1 In the time of King Herod, after Jesus was born in Bethlehem of Judea, wise men from the East came to Jerusalem, 2 asking, “Where is the child who has been born king of the Jews? For we observed his star at its rising, and have come to pay him homage.” 3 When King Herod heard this, he was frightened, and all Jerusalem with him; 4 and calling together all the chief priests and scribes of the people, he inquired of them where the Messiah was to be born. 5 They told him, “In Bethlehem of Judea; for so it has been written by the prophet:
6 ‘And you, Bethlehem, in the land of Judah, are by no means least among the rulers of Judah;for from you shall come a ruler who is to shepherd my people Israel.’”

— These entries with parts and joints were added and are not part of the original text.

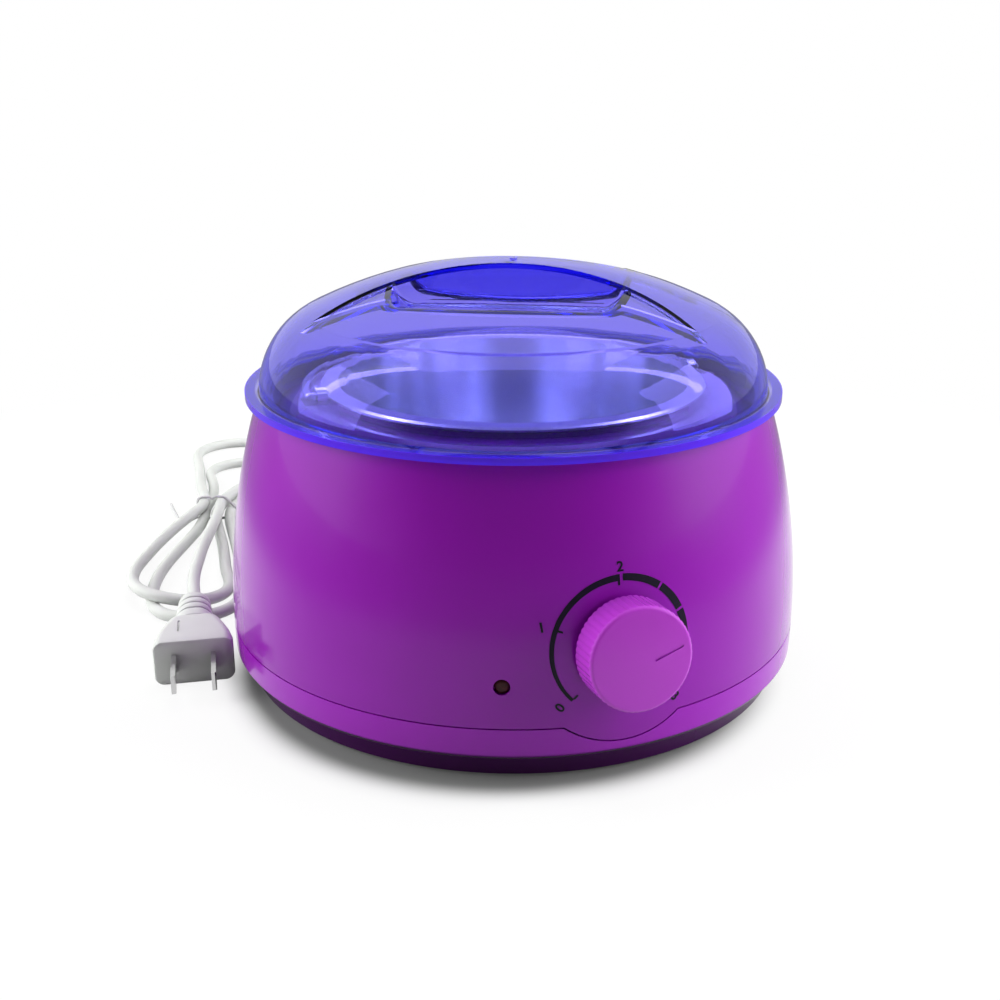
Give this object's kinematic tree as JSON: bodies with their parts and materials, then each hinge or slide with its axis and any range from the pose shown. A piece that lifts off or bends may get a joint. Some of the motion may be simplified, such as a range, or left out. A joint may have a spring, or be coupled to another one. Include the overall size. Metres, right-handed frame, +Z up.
{
  "type": "wax warmer",
  "caption": "Round table-top wax warmer with a bulged casing, heated well, lift-out pot with folding bail, see-through dome lid, thermostat knob and tied mains cord.",
  "frame": {"origin": "on the surface it stands on, below the centre of the pot", "axes": "+Z up; the thermostat knob faces -Y and the cord leaves towards +Y; the bail's pivots lie along X"},
  "size_m": [0.219, 0.3737, 0.1351],
  "materials": {
    "casing": "gloss",
    "tray": "gloss",
    "lid_blue": "gloss",
    "knob": "gloss",
    "aluminium": "satin",
    "steel": "satin",
    "brass": "satin",
    "copper": "satin",
    "mica": "matte",
    "dark_plastic": "matte",
    "fuse_sleeve": "matte",
    "lens_red": "gloss",
    "lamp_glass": "gloss",
    "rubber": "matte",
    "lead_sleeve": "matte",
    "cord_grey": "satin",
    "tie_grey": "satin",
    "plug_grey": "satin",
    "plug_blades": "satin"
  },
  "bodies": {
    "housing": {"band_strap": "steel", "base_screws": "steel", "base_tray": "tray", "clamp_screws": "steel", "cord_clamp": "cord_grey", "cord_hank": "cord_grey", "cord_tie": "tie_grey", "fuse_clip": "steel", "heat_reflector": "aluminium", "heater_band": "mica", "heater_terminals": "brass", "heating_well": "aluminium", "indicator_lamp": "lamp_glass", "indicator_lens": "lens_red", "inner_cord": "cord_grey", "lamp_clip": "steel", "plug_blades": "plug_blades", "plug_body": "plug_grey", "plug_lead": "cord_grey", "power_cord": "cord_grey", "probe_clip": "steel", "reflector_screws": "steel", "rubber_feet": "rubber", "strain_relief": "cord_grey", "strap_bolt": "steel", "terminal_block": "dark_plastic", "terminal_screws": "steel", "thermal_fuse": "fuse_sleeve", "thermostat_body": "dark_plastic", "thermostat_bush": "brass", "thermostat_nut": "brass", "thermostat_probe": "copper", "thermostat_terminals": "brass", "upper_casing": "casing", "well_screws": "steel", "wiring": "lead_sleeve"},
    "pot": {"wax_pot": "aluminium"},
    "bail": {"bail_handle": "steel"},
    "lid": {"lid": "lid_blue"},
    "knob": {"control_knob": "knob", "thermostat_shaft": "steel"}
  },
  "joints": [
    {"name": "pot_lift", "type": "slide", "parent": "housing", "child": "pot", "axis": [0, 0, 1], "range_m": [0, 0.1]},
    {"name": "lid_lift", "type": "slide", "parent": "pot", "child": "lid", "axis": [0, 0, 1], "range_m": [0, 0.08]},
    {"name": "bail_swing", "type": "hinge", "parent": "pot", "child": "bail", "pos_m": [0, 0, 0.095], "axis": [1, 0, 0], "range_deg": [0, 15]},
    {"name": "knob_turn", "type": "hinge", "parent": "housing", "child": "knob", "pos_m": [0, -0.0939, 0.0412], "axis": [0, -0.9953, 0.0967], "range_deg": [-72, 197]}
  ]
}
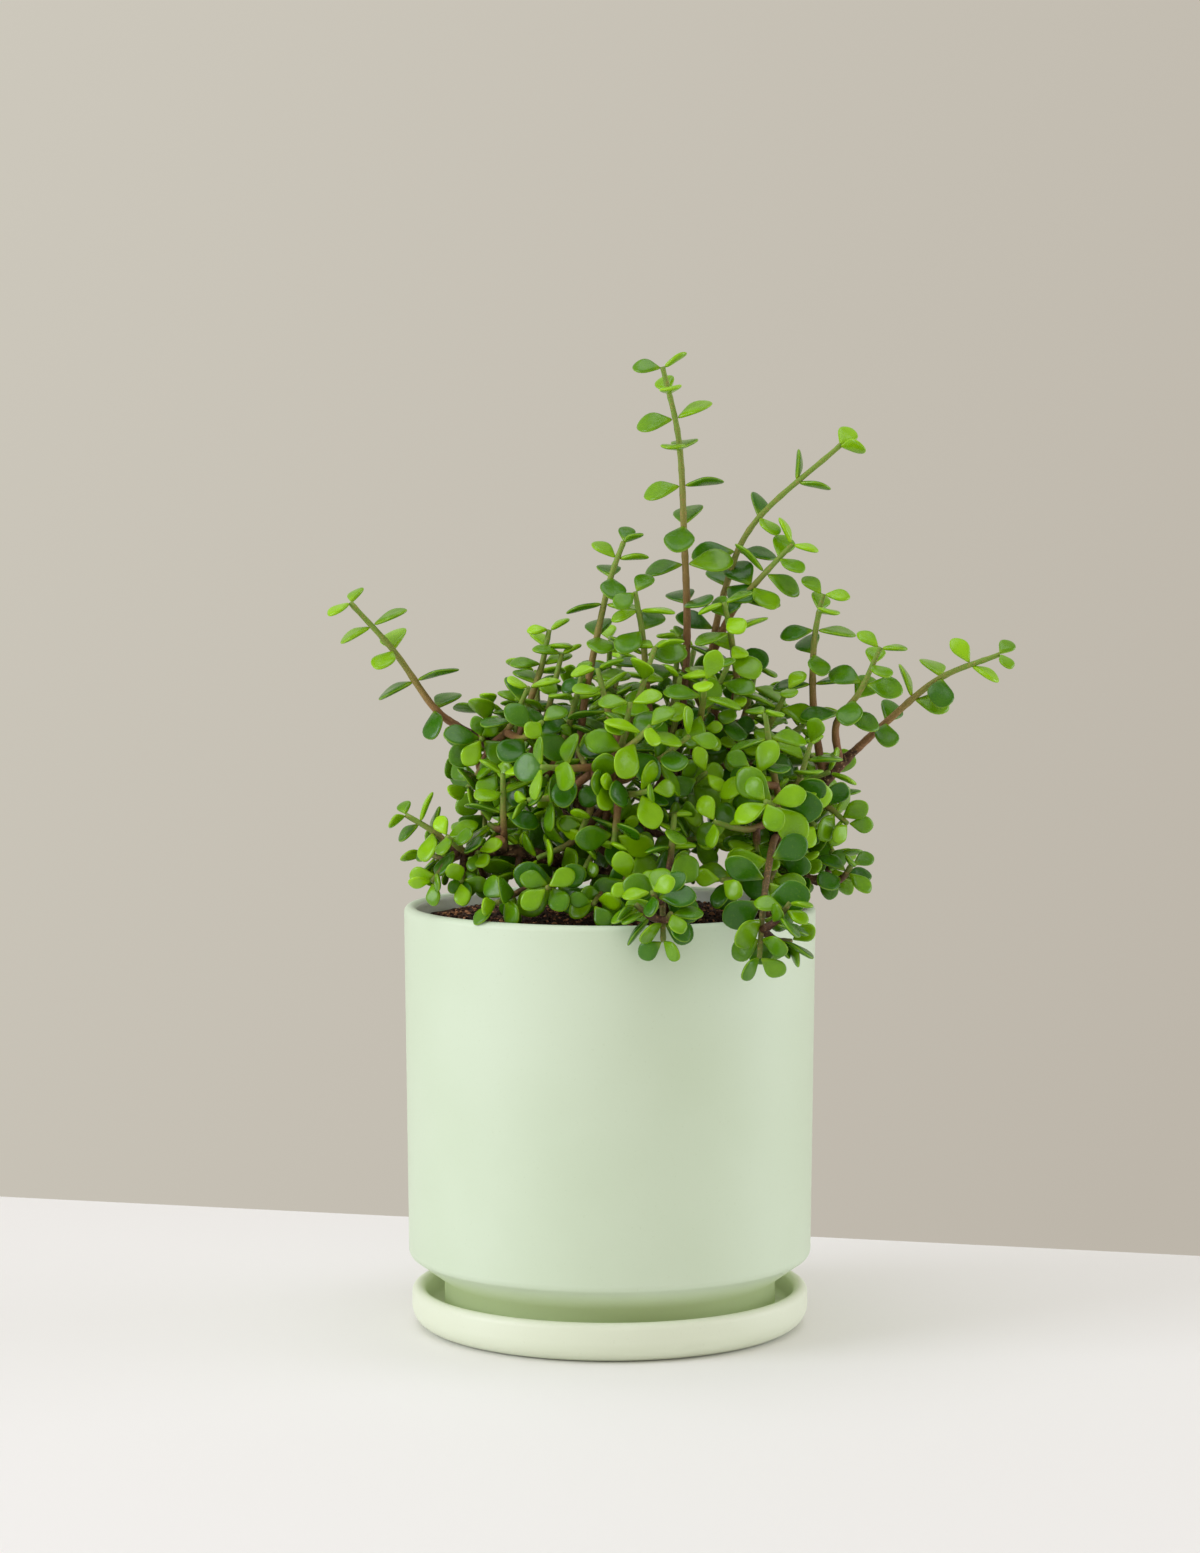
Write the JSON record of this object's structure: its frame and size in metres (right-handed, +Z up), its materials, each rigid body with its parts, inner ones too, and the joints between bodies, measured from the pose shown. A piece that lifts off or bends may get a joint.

7 Then Herod secretly called for the wise men and learned from them the exact time when the star had appeared. 8 Then he sent them to Bethlehem, saying, “Go and search diligently for the child; and when you have found him, bring me word so that I may also go and pay him homage.” 9 When they had heard the king, they set out; and there, ahead of them, went the star that they had seen at its rising, until it stopped over the place where the child was. 10 When they saw that the star had stopped, they were overwhelmed with joy. 11 On entering the house, they saw the child with Mary his mother; and they knelt down and paid him homage. Then, opening their treasure chests, they offered him gifts of gold, frankincense, and myrrh. 12 And having been warned in a dream not to return to Herod, they left for their own country by another road.
In today’s Gospel reading, the baby Jesus is at the center of attention, as news of his birth has spread throughout the region, even reaching the ears of the Wise Men, who travelled a great distance to seek him out. Of course, not all of this attention was good…as the King also heard of the new born baby Jesus, and he was not only jealous, but afraid of what this child may grow up to become!
Our children do seem to get a lot of attention, hopefully it is positive attention, for achievement in school, sports, church, or in community work; but sometimes the attention is not quite so positive, and I am not just referring to those times when our kids may get into trouble and garner negative attention from school or law enforcement officials; I am also referring to those who still give our children negative labels simply because they come from single parent households.
Recently, I was surprised recently to hear an acquaintance refer to someone raised by a single parent as coming from a ‘broken home’! I really did not think that people still thought this way…but as I look back over my time as a single father, and from having known other single parents, I can see how this image of a ‘broken home’ is still sometimes applied, and how the label can have a negative impact on how single parents and their children are treated.
Personally, I do not like the term ‘broken home’, as it can paint ourselves and our children with a negative brush, giving teachers and others the impression that there is something ‘broken’ about our families! Instead of seeing my home as ‘broken’, I prefer to see things as quite the opposite, as I believe that my choice to become a single parent ensured that our home would NOT be broken!
Maintaining a dysfunctional and broken relationship only would have hurt myself, and my daughter (and also her mother for that matter); as the healing of our family could only begin once the marriage was over. I believe that the greatest gift that I could have given my child was the opportunity to grow up in a home that was not broken, and with parents who were able to resolve their differences and to reconcile so that we could work together to ensure that her needs were met without the added difficulty of contentious parents that could not get on the same page: this never would have occurred if we had not separated.
It strikes me as funny that my ex and I had to end our marriage in order to reconcile, and to be able to be available and on the same page for our daughter; that separation actually fixed our broken home and led to healing, but then, that is kind of what happened with Jesus He was born into our broken world, and through his message of God’s love and forgiveness for us all, that is given as a great gift (not earned), he actually began the process of healing our world, of restoring it, and reconciling ourselves to each other, and also to God.
In a very real sense then the gift of the Wise Men to Jesus, was the gift of reconciliation, for when they acknowledged him as Divine, they accepted that the Word of God had come into the world, to act in the midst of our lives, to bring us peace and the love of God; and in paying homage to Jesus, they were also reaching out to connect with God.
As single parents, the formation of our own families, is also an act of reconciliation and restoration, it is a step towards fixing what was once broken, and building something new out of something that did not work. Our gift to our children is restoration and reconciliation, it is a new life that will transform their worlds, and change their futures, break cycles and promote healing.
It is the gift of hope and of love, and teaches them that just because something has been broken, that does not mean it cannot be made whole again, with love, patience and faith in God’s eternal presence in our lives and our world.
Let us Pray
God, thank you for the gift of healing. Thank you that our home that were once ‘broken’ are now in the process of being restored, with the help of your love and the faith we share with each other. Please help us to seek out reconciliation, for the good of ourselves and our children. Let us always strive to improve, and to heal our family life, and thank you that you are always there for us to turn to when the going gets rough, both through the living Christ, and through those who walk with us in his light of hope.